Here are those sequels I was talking about: The Conjuring 2 and Now You See Me 2. I at least grasp the notion behind the former: successful horror movies engender sequels like a gentle April rainfall engenders dandelions, and The Conjuring was a once-a-generation event in the genre. That being said, the justification for adding onto the franchise seems tenuous at very best, especially since it’s impossible for the excellent Lili Taylor to come back this time around. Still, I’d probably be actually excited about this (Vera Farmiga and Patrick Wilson were also excellent, and they are back, and director James Wan seems generally reinvigorated), except for one thing: it runs to two-and-a-quarter goddamn hours. It’s a ghost story, Jesus Christ, not a historical epic. There are great horror films that break the two-hour barrier, but they are stupendously rare (in the English language, I come up with The Exorcist and Dawn of the Dead).

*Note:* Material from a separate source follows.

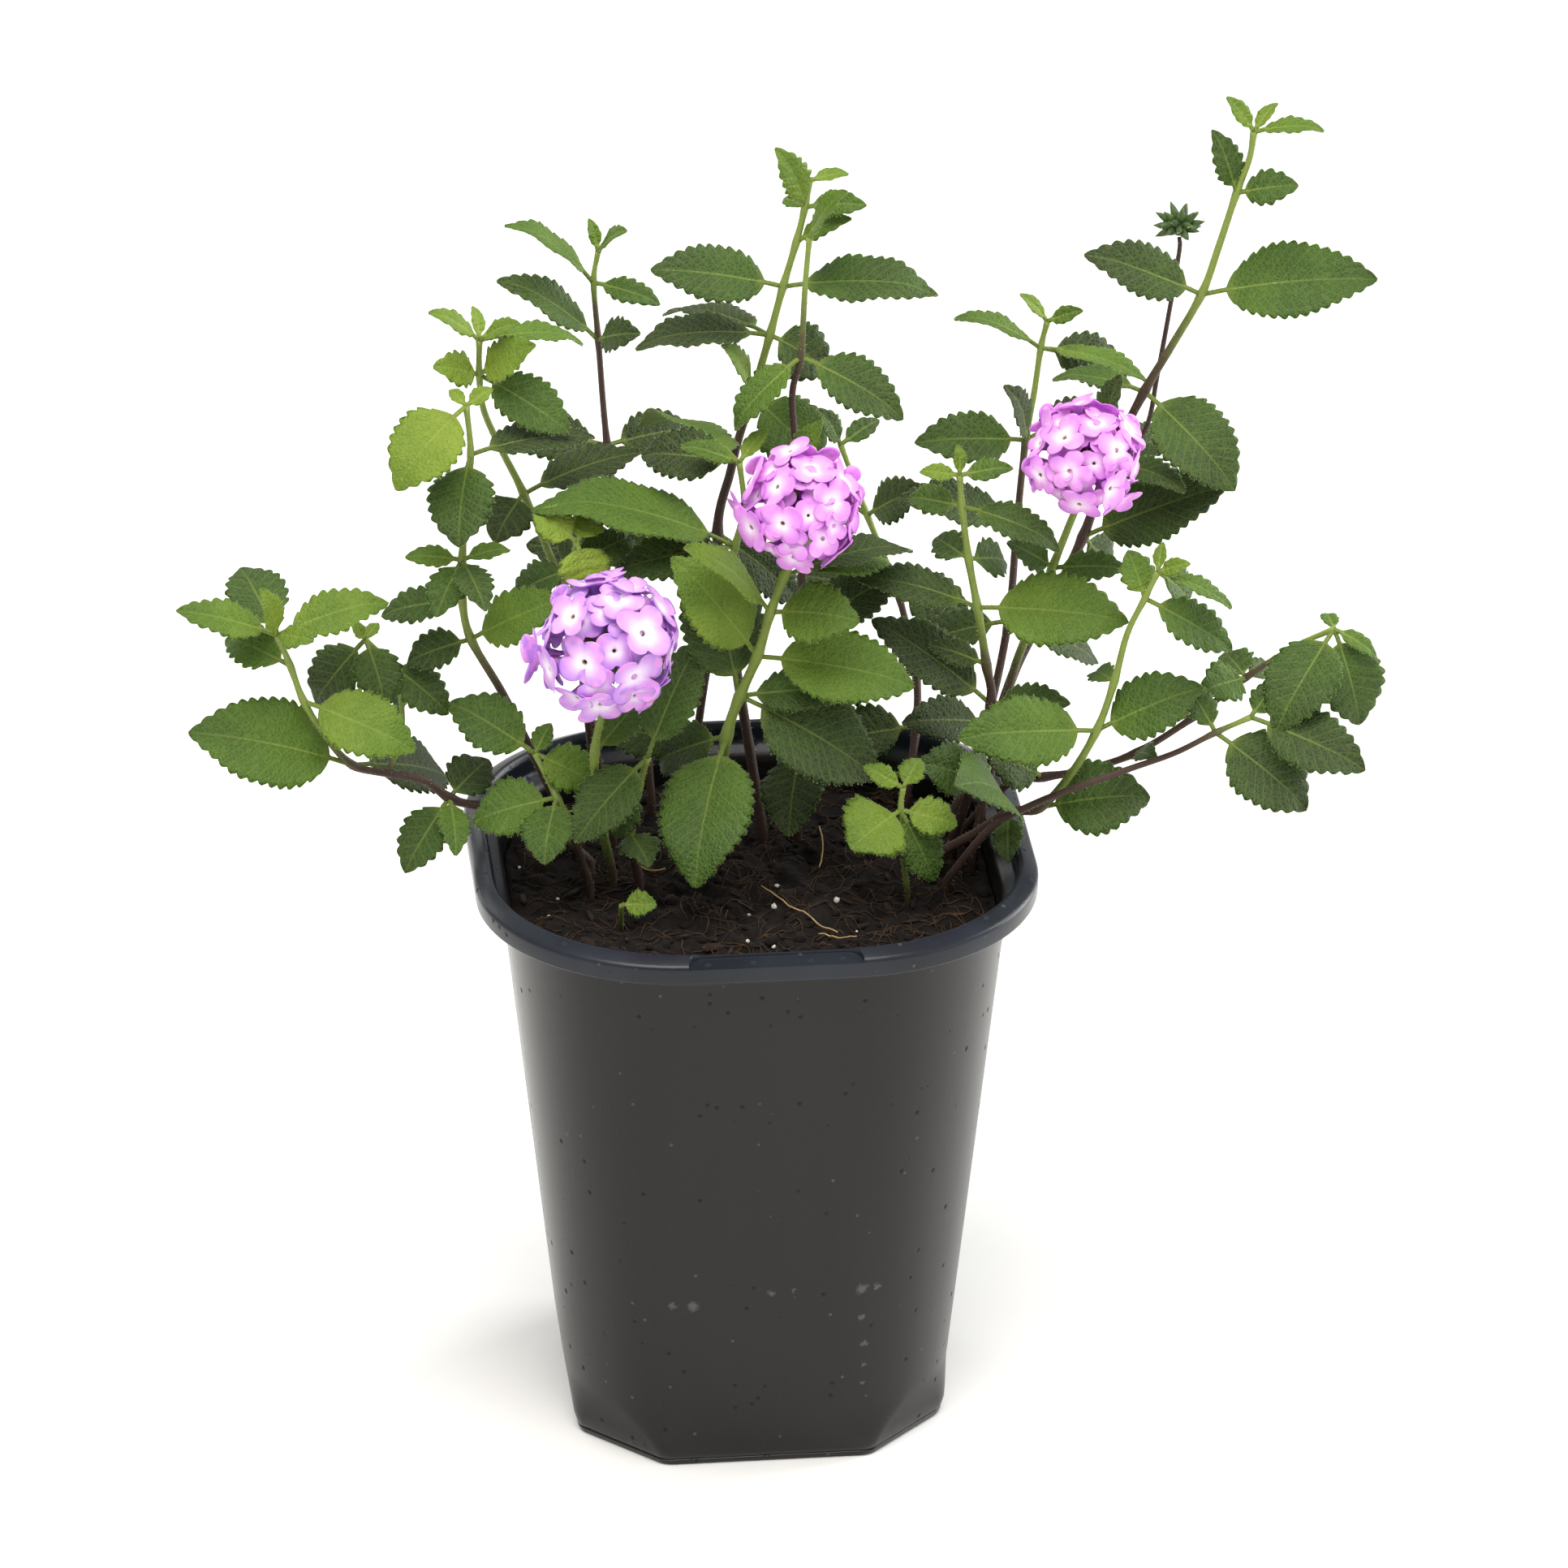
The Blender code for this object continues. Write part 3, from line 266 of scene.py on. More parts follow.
# %% Every shoot, with its joints and its leaves
SHOOTS = [
    {
        "name": "shoot_trailing_left", "radii": (1.3, 0.75), "bark": 0.72,
        "joints": [(-38, -9, 4), (-47, 0.5, 5), (-57, 6, 6), (-65, 6.5, 5), (-70, 8, 4), (-76, 12, 2),
                  (-84, 13.5, 0), (-92, 15.5, -2), (-98, 22, -4), (-103, 30, -5), (-106, 38, -5),
                  (-109, 45, -6)],
        "leaves": [(7, -129, 24, -8, 20, 5), (7, -70, 12.5, 14, 13, 1), (9, -78, 18.5, -14, 15, 7),
                  (4, -80, -9, -6, 11, 3), (4, -68, -5, -8, 7, 5), (4, -61, 17, 12, 11, 2),
                  (10, -121, 45, 6, 10, 5), (11, -132, 50.5, -8, 8, 6), (11, -118, 61, 4, 13, 3),
                  (11, -84, 53.5, -2, 10, 7), (11, -112, 55, -12, 5, 8), (11, -101, 44, -16, 6, 7)],
    },
    {
        "name": "side_shoot_left", "radii": (0.8, 0.6), "bark": 0.1, "parent": ("shoot_trailing_left", 6),
        "joints": [(-81, 21, 6), (-81, 31, 8), (-84, 39, 9), (-89, 44, 8)],
        "leaves": [(3, -84, 29, -2, 11, 3), (3, -101, 29, 8, 12, 2), (2, -70, 27, 4, 10, 3),
                  (2, -79, 28, 14, 8, 3), (3, -92, 48, 6, 3, 8), (3, -86, 48, 8, 3, 7)],
    },
    {
        "name": "shoot_left", "radii": (1.3, 0.7), "bark": 0.45,
        "joints": [(-41, -6, 14), (-46, 8, 12), (-52, 20, 10), (-58, 32, 8), (-65, 44, 6), (-67, 53, 4),
                  (-67, 62, 2), (-66, 74, 4), (-65, 86, 4), (-66, 97, 4)],
        "leaves": [(9, -83, 79, -8, 16, 8), (8, -68.5, 65, -10, 15, 3), (8, -36.5, 90, 16, 8, 1),
                  (9, -60, 101, 6, 4, 8), (9, -70, 101, 8, 3, 8), (4, -44, 53, -2, 12, 6),
                  (4, -80, 39, 14, 9, 2), (6, -73, 49, -8, 9, 4), (6, -62, 51, -8, 8, 3),
                  (5, -86, 50, 8, 8, 3), (6, -80, 63, 2, 5, 6), (6, -56, 65, 6, 4, 6)],
    },
    {
        "name": "shoot_left_tall", "radii": (1.2, 0.7), "bark": 0.4,
        "joints": [(-33, -5, 20), (-36, 15, 22), (-40, 38, 24), (-46, 60, 25), (-53, 77, 24),
                  (-58, 87, 22), (-62, 96, 20), (-63, 104, 18), (-63, 112, 16)],
        "leaves": [(7, -42, 91, 10, 12, 4), (7, -50.5, 110.5, 6, 9, 8), (8, -39, 112.5, 22, 5, 6),
                  (4, -26, 86.5, 32, 9, 1), (4, -60, 66.5, 14, 12, 1), (7, -73, 106, 10, 8, 8),
                  (8, -74, 118.5, 12, 4, 7), (8, -64, 120, 22, 3, 8), (8, -54, 116, 10, 4, 7),
                  (3, -34, 66, 34, 12, 1)],
    },
    {
        "name": "shoot_back_left", "radii": (1.1, 0.6), "bark": 0.8,
        "joints": [(-24, 4, 34), (-26, 30, 42), (-30, 60, 50), (-34, 88, 55), (-36, 112, 58),
                  (-37, 125, 59), (-36, 132, 60)],
        "leaves": [(4, -58, 126, 52, 8, 3), (4, -27, 113.5, 46, 8, 2), (5, -56, 139, 54, 4, 5),
                  (5, -22, 120, 54, 6, 4), (6, -38, 139.5, 62, 3, 6), (6, -30, 137, 55, 3, 6),
                  (2, -52, 66, 46, 13, 1), (2, -10, 68, 60, 12, 1), (3, -58, 91, 60, 11, 1),
                  (3, -14, 92, 66, 11, 1)],
    },
    {
        "name": "stem_front_head", "radii": (1.2, 0.85), "bark": 0.1,
        "joints": [(-33, -11, -2), (-36, 5, -8), (-37, 18, -12), (-35, 28, -15), (-34, 33.5, -17)],
        "leaves": [(2, -26, 30, 2, 9, 4)],
    },
    {
        "name": "shoot_low_left", "radii": (1.0, 0.65), "bark": 0.3,
        "joints": [(-38, -8, -8), (-43, 2, -9), (-45.5, 8, -9), (-48, 13, -6), (-50.5, 18, -4)],
        "leaves": [(2, -65, 3, -8, 13, 5), (2, -49, -7, -20, 12, 4), (4, -70, 30, 2, 13, 4),
                  (4, -36.5, 11, -14, 11, 6), (4, -47, 25, -2, 5, 5)],
    },
    {
        "name": "shoot_front_left", "radii": (1.3, 0.8), "bark": 0.35,
        "joints": [(-27, -12, -5), (-29, 0, -7), (-27, 10, -10), (-25, 17, -12)],
        "leaves": [(3, -42, -2, -22, 13, 3), (3, -13, 44, -2, 13, 3), (1, -25, -7, -20, 9, 3),
                  (2, -33, -1, -14, 8, 3)],
    },
    {
        "name": "shoot_middle", "radii": (1.6, 0.9), "bark": 0.22,
        "joints": [(-10, -9, 4), (-9, 8, 0), (-7, 22, -3), (-4, 31, -4), (0, 40, -6), (3, 50, -8),
                  (6, 58, -9), (8, 63, -10)],
        "leaves": [(2, -15, -12, -30, 21, 4), (4, 36, 34, -10, 17, 6), (3, 28, 13, -8, 20, 2),
                  (4, -19, 62, -8, 16, 7), (3, -14, 64, 14, 19, 2), (3, 22, 32, 2, 10, 3),
                  (5, -16, 65.5, -18, 6, 7), (5, 23, 49, -18, 14, 6), (2, -24, 16, 10, 12, 2),
                  (6, 36, 65, 6, 7, 2), (6, 31, 63, 14, 6, 6)],
    },
    {
        "name": "shoot_middle_tall", "radii": (1.4, 0.75), "bark": 0.52,
        "joints": [(1, -1, 22), (-2, 20, 25), (-6, 45, 27), (-9, 68, 28), (-6, 82, 28), (-4, 90, 27),
                  (-1, 99, 26), (1, 106, 25), (3, 113, 24), (6, 124, 23), (9, 134, 22), (11, 142, 22),
                  (12, 148, 22)],
        "leaves": [(6, 15, 83, 14, 16, 4), (8, -27.5, 111, 18, 8, 1), (8, -22, 119, 32, 5, 1),
                  (8, 17, 105, 10, 13, 2), (9, -24, 128, 18, 13, 3), (9, 41, 123, 18, 11, 3),
                  (11, 5.5, 155.5, 20, 7, 7), (11, 25, 143, 18, 6, 5), (11, 6, 144.5, 28, 4, 6),
                  (10, 21, 140, 14, 5, 6), (12, 21, 150, 24, 3, 7), (6, -7, 110.5, 16, 4, 7),
                  (3, -33, 62, 30, 13, 1), (3, 10, 52, 34, 11, 1)],
    },
    {
        "name": "shoot_middle_second", "radii": (1.2, 0.65), "bark": 0.8,
        "joints": [(9, -3, 18), (10, 20, 15), (10, 45, 13), (10, 75, 14), (8, 98, 14), (10, 108, 14),
                  (11, 124, 14), (12, 135, 15)],
        "leaves": [(5, 34, 95, 8, 12, 3), (5, -6, 92, 8, 8, 5), (7, 20, 146, 8, 4, 6),
                  (2, 33, 60, 22, 12, 1), (1, 7, -1, -2, 14, 1), (3, 13.5, 92.5, 8, 6, 6)],
    },
    {
        "name": "shoot_centre", "radii": (1.2, 0.65), "bark": 0.5,
        "joints": [(-16, -6, 10), (-14, 20, 12), (-10, 45, 13), (-5, 65, 8), (-3, 74, 7), (-4, 84, 7)],
        "leaves": [(3, -50, 76.5, 2, 12, 5), (5, -17, 88, 4, 5, 5), (5, -27, 86, 16, 12, 1),
                  (1, -35, 24, 16, 12, 2), (5, 2, 92, 12, 4, 7), (3, -33, 60, 4, 11, 3),
                  (5, -25, 95, 26, 4, 6)],
    },
    {
        "name": "shoot_light_left", "radii": (1.0, 0.6), "bark": 0.45,
        "joints": [(-37, 0, 22), (-38, 20, 14), (-41, 45, 7), (-42, 60, 1), (-41, 66, -2)],
        "leaves": [(4, -50.5, 73.5, -2, 9, 8), (4, -36.5, 73, 2, 8, 8), (4, -38, 55, -10, 12, 9),
                  (3, -28, 68, 12, 10, 3), (3, -56, 54, 6, 9, 3)],
    },
    {
        "name": "shoot_right", "radii": (1.4, 0.7), "bark": 0.5,
        "joints": [(44, -5, 14), (49, 12, 12), (53, 29, 10), (52, 38, 8), (50, 51, 6), (48, 62, 5),
                  (46.5, 74, 5), (46, 81, 5)],
        "leaves": [(4, 84, 48, -4, 17, 6), (4, 23, 58.5, 2, 9, 2), (6, 69, 65, -2, 8, 3),
                  (6, 34, 76, 10, 7, 4), (7, 37, 82, 4, 4, 7), (7, 58, 83, 3, 5, 5),
                  (7, 46, 88, 6, 3, 7), (2, 26, 48.5, 14, 13, 1), (5, 40, 67, 14, 8, 3),
                  (3, 39, 43, 22, 6, 2), (5, 57, 62, 16, 9, 3), (2, 71, 30, 4, 8, 3),
                  (1, 37, 16, 0, 12, 3)],
    },
    {
        "name": "shoot_back_right", "radii": (1.2, 0.65), "bark": 0.62,
        "joints": [(45, 4, 32), (52, 25, 40), (57, 48, 46), (59, 70, 50), (61, 89, 52), (63, 100, 53),
                  (64.5, 110, 54), (66, 116, 54)],
        "leaves": [(4, 36, 88.5, 44, 12, 3), (6, 85, 104, 60, 12, 1), (6, 89, 103, 44, 5, 6),
                  (6, 45.5, 118, 52, 4, 5), (7, 60, 122.5, 54, 3, 7), (7, 74, 118.5, 50, 4, 5),
                  (4, 80, 97, 66, 10, 2), (1, 33.5, 25, 26, 11, 1), (2, 78, 38, 54, 8, 2),
                  (3, 32.5, 76.5, 40, 10, 2), (2, 34, 42, 54, 10, 2), (4, 57.5, 101.5, 42, 5, 1)],
    },
    {
        "name": "stem_right_head", "radii": (1.3, 0.85), "bark": 0.35,
        "joints": [(49, -5, 9), (53, 15, 15), (58, 36, 17), (63, 49, 16), (67, 60, 13), (71, 70, 8),
                  (73, 75, 4)],
        "leaves": [(4, 84, 60, 8, 7, 4), (4, 57, 66, 4, 7, 3), (1, 46, 10, 0, 10, 3)],
    },
    {
        "name": "shoot_right_tall", "radii": (1.5, 0.75), "bark": 0.62,
        "joints": [(44, 0, 27), (53, 22, 31), (59, 38, 31), (67, 53, 29), (74, 67, 26), (80, 84, 25),
                  (88, 100, 24), (94, 110, 23), (101, 122, 22), (105, 133, 21), (109, 145, 20),
                  (112, 153, 20), (113, 159, 20)],
        "leaves": [(4, 107, 78, 18, 16, 2), (6, 109, 78, 10, 17, 3), (8, 75, 131, 18, 12, 2),
                  (8, 141, 126, 14, 17, 4), (4, 80, 60, 40, 9, 2), (10, 104, 159, 18, 7, 3),
                  (10, 123, 147, 16, 8, 4), (12, 129, 160, 18, 4, 6), (12, 107, 167, 20, 4, 7),
                  (12, 118, 166, 24, 3, 7), (6, 67, 104, 30, 5, 4), (5, 98, 90, 40, 9, 2),
                  (5, 97, 78, 10, 7, 3), (5, 82, 103, 12, 6, 3)],
    },
    {
        "name": "stem_bud", "radii": (0.7, 0.6), "bark": 1.2, "parent": ("shoot_right_tall", 5),
        "joints": [(88, 91, 31), (91, 104, 33), (94, 120, 33), (96, 132, 33)],
        "leaves": [],
    },
    {
        "name": "shoot_front_right", "radii": (1.5, 0.7), "bark": 0.42,
        "joints": [(38, -8, 4), (49, -0.5, 2), (57, 4.5, 0), (64, 5.5, -1), (71, 13, -3), (77, 23, -5),
                  (81, 34, -6), (84, 45, -7), (88, 53, -8), (91, 59, -8)],
        "leaves": [(5, 46, 21, -14, 16, 5), (3, 89, 9, -10, 17, 3), (5, 101, 33, -8, 14, 4),
                  (2, 46, 12, -18, 13, 4), (2, 57, -11.5, -34, 10, 3), (8, 108, 41, -8, 10, 4),
                  (8, 84, 64, -4, 8, 6), (9, 99, 51, 6, 8, 4), (9, 108, 51, -14, 4, 5),
                  (9, 98, 61, -8, 4, 7), (9, 92, 66, -8, 3, 7), (6, 76, 37, 6, 6, 5)],
    },
    {
        "name": "shoot_trailing_right", "radii": (1.3, 0.75), "bark": 0.85,
        "joints": [(47, -2, 21), (57, 11, 16), (65, 12.5, 14), (74, 14, 12), (86, 18, 10), (99, 26, 8),
                  (111, 35, 7), (122, 42, 5), (131, 46, 2)],
        "leaves": [(8, 118, 23, -14, 16, 3), (8, 137, 24, -12, 15, 3), (8, 141, 40, -2, 4, 5),
                  (8, 129, 50, 6, 4, 5), (6, 101, 32, -2, 10, 4), (6, 106, 41, 10, 9, 3),
                  (6, 117, 38, 14, 6, 3), (5, 92, 28, 14, 6, 3), (4, 90, 17, -2, 5, 4),
                  (2, 52, 18, 22, 12, 2)],
    },
    {
        "name": "shoot_low_right", "radii": (1.2, 0.7), "bark": 0.9,
        "joints": [(43, -12, -6), (53, 1, -7), (62, 6, -7), (72, 10, -8), (85, 14.5, -8), (95, 18, -8),
                  (104, 22.5, -8), (112, 26, -9)],
        "leaves": [(6, 125, 5, -16, 17, 2), (6, 97, 34, -2, 7, 3), (7, 138, 14, -18, 14, 2),
                  (7, 118, 34, -6, 6, 3)],
    },
    {
        "name": "shoot_small_right", "radii": (0.8, 0.6), "bark": 0.1,
        "joints": [(34, -16, -12), (33, -6, -13), (32.5, 5, -14), (33, 10, -13)],
        "leaves": [(2, 21, -3.5, -24, 17, 7), (2, 45.5, 1.5, -14, 9, 7), (2, 40, -11.5, -24, 10, 4),
                  (3, 24, 15, -12, 5, 7), (3, 37, 17, -8, 6, 7)],
    },
    {
        "name": "shoot_back_middle", "radii": (1.2, 0.65), "bark": 0.7,
        "joints": [(34, 6, 40), (36, 24, 48), (36, 36, 54), (32, 54, 64), (25, 72, 72), (19, 88, 76)],
        "leaves": [(2, 10, 34, 64, 14, 2), (3, 48, 50, 62, 13, 2), (3, 8, 58, 80, 12, 1),
                  (4, 38, 78.5, 60, 10, 2), (4, 4, 84, 86, 10, 1), (5, 28, 94, 82, 5, 3),
                  (5, 14, 96, 70, 5, 3), (1, 14, 20, 52, 13, 1)],
    },
    {
        "name": "seedling", "radii": (0.6, 0.5), "bark": 0.1,
        "joints": [(-31, -20, -22), (-31, -16.5, -23)],
        "leaves": [(1, -23, -16, -25, 6, 7)],
    },
]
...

As for Now You See Me 2, outside of the profoundly unforgivable missed opportunity to name it Now You Don’t, I just don’t see why the bother. The first was an agreeable lark; a fun, frothy bit of nonsense that seems to have left no trace of its passing on anybody’s memory, regardless of one of the leggiest box office runs in recent memory. But I suppose I see no reason to assume it will be any worse; it’s not like they have to capture lightning in a bottle again, just lightning bugs.

And then there’s Warcraft, a film whose trailers have witnessed some of the worst CGI in a decade or more, in service to what has all the appearance of a paint-by-numbers fantasy tromp. I want to be excited for this – high fantasy is rarer than it should be in the movies, and I am fully on board with both of director Duncan Jones’s last two movies. This looks dreadful as all hell, though.

17.6.2016

Alright, readers, here’s your job in comments: give me a reason to be excited for Finding Dory. For weeks, I’d been playing the “Pixar’s trailers always suck” game with myself, but increasingly, that’s not doing it. The fact is, the idea has seemed transparently wrong since the moment it was announced: the timing made it so clear that it was the Faustian pact Andrew Stanton made to avoid being put in director jail after the farrago of John Carter, and it’s real fucking hard to whip oneself up into a frenzy of enthusiasm when that is one’s very first thought about a new project. Besides, Finding Nemo had such an elegant shape (but then, so did Toy Story, and we all know how that turned out). Anyway, I want to be wrong. I want very desperately to be wrong – Pixar just got its groove back, and I remember the days of having the new Pixar being one of my top five most anticipated movies for every calendar year with enormous fondness. I would like to get back to them. But in truth, I have never dreaded a new Pixar film this much before the reviews started rolling in – no, not even Cars 2.

Meanwhile, Dwayne Johnson is large and Kevin Hart is tiny, and this is apparently the total motivating force behind Central Intelligence. But we’ve fully hit the point where I’d jump off a bridge for Dwayne Johnson, so I’m going to be there.

24.6.2016

So there’s a sequel to Independence Day, just 20 years later. It’s called Independence Day: Resurgence. How about that.

Meanwhile, a social issues prestige costume drama accidentally blunders its way into wide summertime release, in the form of Free State of Jones. Sight unseen, my favorite thing about it is already that it’s going to be compared to Nate Parker’s The Birth of a Nation in all of 2016’s most tedious and inescapable op-eds on movie culture.

29.6.2016

Blake Lively fights a shark in The Shallows. What the hell, why not.